2-Development of a non splash type of spindle bearing, more particularly for new mules
3-Prevention of oil splash from the spindles of existing mules by means of some sort of guard, the type to be decided by a series of tests to be mutually agreed upon and arranged by the Masters Federation and the operative spinners.
4-Periodic medical examination of the workers and,
a)-To be tried at first on a voluntary basis, but if unsuccessful in one year or at any subsequent period, to be made compulsory.
b)-To be performed at the factory.
c)-To take place at least every four months.

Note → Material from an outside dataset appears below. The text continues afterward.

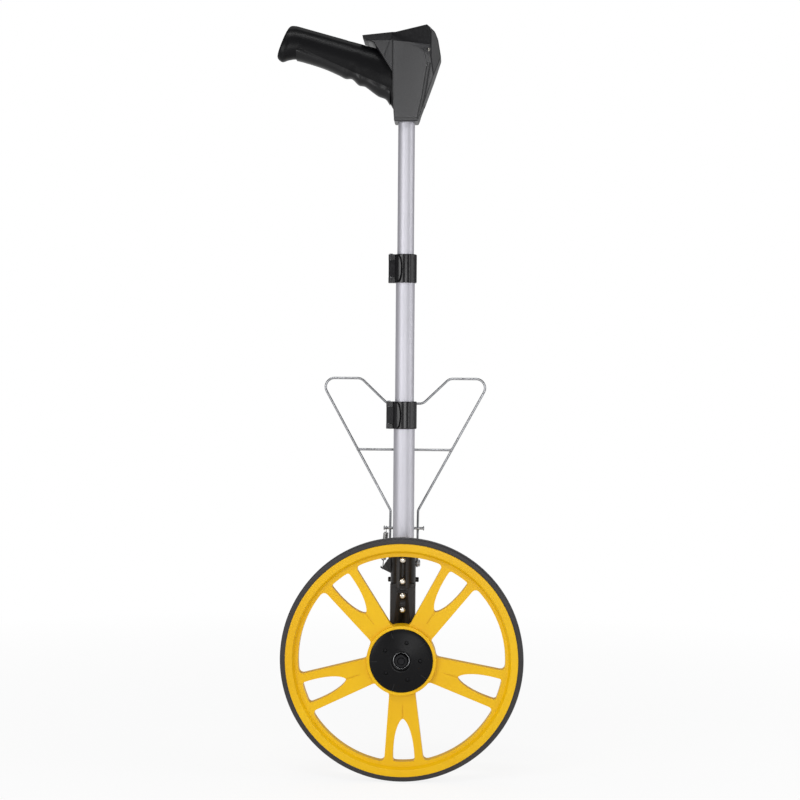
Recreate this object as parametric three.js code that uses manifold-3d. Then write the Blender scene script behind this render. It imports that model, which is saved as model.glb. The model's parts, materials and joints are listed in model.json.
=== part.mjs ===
// Folding measuring wheel with a digital counter.
// Millimetres, +Z up, +X forward, +Y away from the side that carries the wheel.
// Every piece is drawn from the wheel's axle, and the whole is then moved so that
// the origin is the middle of the hand grip, where a person holds the tool.

import * as THREE from "three";
import { mergeVertices } from "three/addons/utils/BufferGeometryUtils.js";
import Module from "manifold-3d";

const wasm = await Module();
wasm.setup();

// Shared values

const fit = 0.3;              // gap that seated pieces keep
const running = 0.5;          // gap round a piece that turns or slides
const overrun = 4;            // how far a cut runs past what it cuts
const turn = 2 * Math.PI;
const quarter = Math.PI / 2;
const fineSides = 48;         // sides of the tyre and rim
const hubSides = 24;          // sides of the hub and its cap
const midSides = 24;          // sides of the tubes and clamps
const smallSides = 16;        // sides of bearings, washers and bosses
const screwSides = 8;         // sides of screws, pins and magnets
const hexSides = 6;           // sides of the nut and the bolt's head

// Solids and cuts

// Turns a closed geometry into a solid that can be joined and cut.
function solidOf(geometry) {
  const bare = geometry.index ? geometry.toNonIndexed() : geometry.clone();
  bare.deleteAttribute("normal");
  bare.deleteAttribute("uv");
  const merged = mergeVertices(bare, mergeLimit);
  const vertProperties = new Float32Array(merged.attributes.position.array);
  const triVerts = new Uint32Array(merged.index.array);
  return new wasm.Manifold(new wasm.Mesh({ numProp: 3, vertProperties, triVerts }));
}
const mergeLimit = 1e-4;

// Turns a solid back into a geometry.
function geometryOf(solid) {
  const mesh = solid.getMesh();
  const geometry = new THREE.BufferGeometry();
  geometry.setAttribute("position", new THREE.Float32BufferAttribute(mesh.vertProperties, 3));
  geometry.setIndex(Array.from(mesh.triVerts));
  geometry.computeVertexNormals();
  return geometry;
}

const join = (...solids) => solids.reduce((whole, next) => whole.add(next));
const cut = (whole, ...tools) => tools.reduce((rest, tool) => rest.subtract(tool), whole);
const common = (...solids) => solids.reduce((whole, next) => whole.intersect(next));

// A box between two corners.
function block(low, high) {
  const size = high.map((value, k) => value - low[k]);
  const geometry = new THREE.BoxGeometry(...size);
  geometry.translate(...low.map((value, k) => value + size[k] / 2));
  return solidOf(geometry);
}

// Lays a geometry whose own axis is +Z along another axis.
function lay(geometry, axis) {
  if (axis === "x") geometry.rotateY(quarter);
  if (axis === "y") geometry.rotateX(-quarter);
  return geometry;
}

// A round bar from start to end along one axis; centre holds the two other places.
function rod(radius, start, end, axis = "z", centre = [0, 0], sides = midSides, endRadius = radius) {
  const geometry = new THREE.CylinderGeometry(endRadius, radius, end - start, sides);
  geometry.rotateX(quarter);
  lay(geometry, axis);
  const middle = (start + end) / 2;
  if (axis === "z") geometry.translate(centre[0], centre[1], middle);
  if (axis === "y") geometry.translate(centre[0], middle, centre[1]);
  if (axis === "x") geometry.translate(middle, centre[0], centre[1]);
  return solidOf(geometry);
}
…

d)-To include every worker in the mule spinning room who is 30 years of age or over
e)-To be performed by three or four medical men appointed by the trade, with Home Office approval, for the whole area or failing this by special medical men appointed for suitable areas by the Home Office in conjunction with traderepresentatives, all workers in any given area to be examined by one man.
5-Education by periodic distribution of leaflets in order to direct attention to the importance of cleanliness and to the dangers of delay in securing early treatment.
In 1927, three years after the court case identified mineral oils as the likely cause of “spinner’s cancer”, a cluster of cases in Preston was causing huge concern. It was decided by Robert Handley, the secretary of the Preston Operative Spinners, along with the Association committee, to engage the services of an eminent surgeon named Dr Duncan. All Preston and district operative spinners willing to undergo medical examinations would be seen by Dr Duncan beginning with men aged 35 and over who would attend in batches from each individual mill. Most operative spinners took up the invitation and expressed appreciation to the Preston Spinners Association for the work they had done in connection with this vital health issue. (LCRO-Preston Operative Spinners Minute Book Nov’ 15th 1927)
It is estimated that between 1911 and 1938 over 500 deaths occurred among operative cotton spinners as a result of cancer of the scrotum. Deaths from the same cause prior to 1911 are unknown.